A few small cholesterol studies looking at coconut oil were conducted decades ago in animals or a few men over short term and used hydrogenated coconut oil - any hydrogenated oil will increase cholesterol. Also, the diets were deficient in omega-3 fatty acids which can also increase cholesterol levels. There are studies of entire populations for whom coconut oil provides 1/3 to 2/3 of the diet showing that they were of normal height and weight, had normal blood pressure, triglycerides and cholesterol levels at all ages.
The committee surmises that people who eat saturated fats likely have other bad eating habits without any proof. These days, many, if not most, of the people who embrace coconut oil are likely embracing healthier foods as well and a healthier lifestyle in general and eating fish and/or taking omega-3 fats, which weren’t on the radar in the 1950s when the so-called “core studies” for this report were conducted.

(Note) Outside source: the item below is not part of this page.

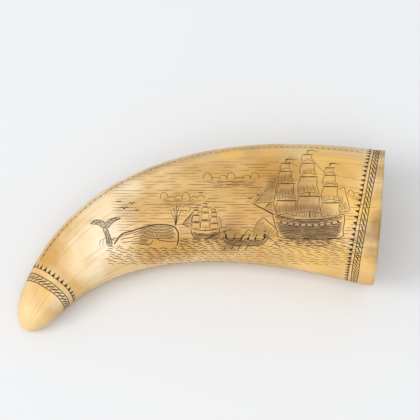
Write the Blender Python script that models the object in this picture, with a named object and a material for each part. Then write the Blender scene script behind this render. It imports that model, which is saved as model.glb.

The folks in the AHA and other organizations who perpetuate these myths about coconut oil need to really do their homework and learn more about medium chain triglycerides and study the other beneficial effects of coconut oil, which they choose to ignore. The point that some people may benefit from eating more polyunsaturated fat in place of animal fat may be very valid. However, coconut oil is not animal fat and, nevertheless, the bottom line that came out of their lengthy report is that “coconut oil is bad for your heart”, which has now been perpetuated by media who jumped on this conclusion that is not even based on direct research of coconut oil and heart disease. This message has gone viral worldwide. The impact of this could take a devastating toll on the economies of countries that produce coconut oil, mostly made up of individual farmers and their families trying to make a living. These economies were devastated in the 1960s and have been slowly recovering from the initial similar AHA statement on saturated fats in 1961 based on the same four “core studies". It is irresponsible and unconscionable for this advisory committee to make such sweeping claims without direct proof that coconut oil causes heart disease.
The AHA advisory committee should consider the negative impact their report has already had on the communities on the other side of the world, and issue a clarification that there is no direct proof that coconut oil has a negative effect on the heart. Then the committee needs to figure out how to make the clarification statement go viral.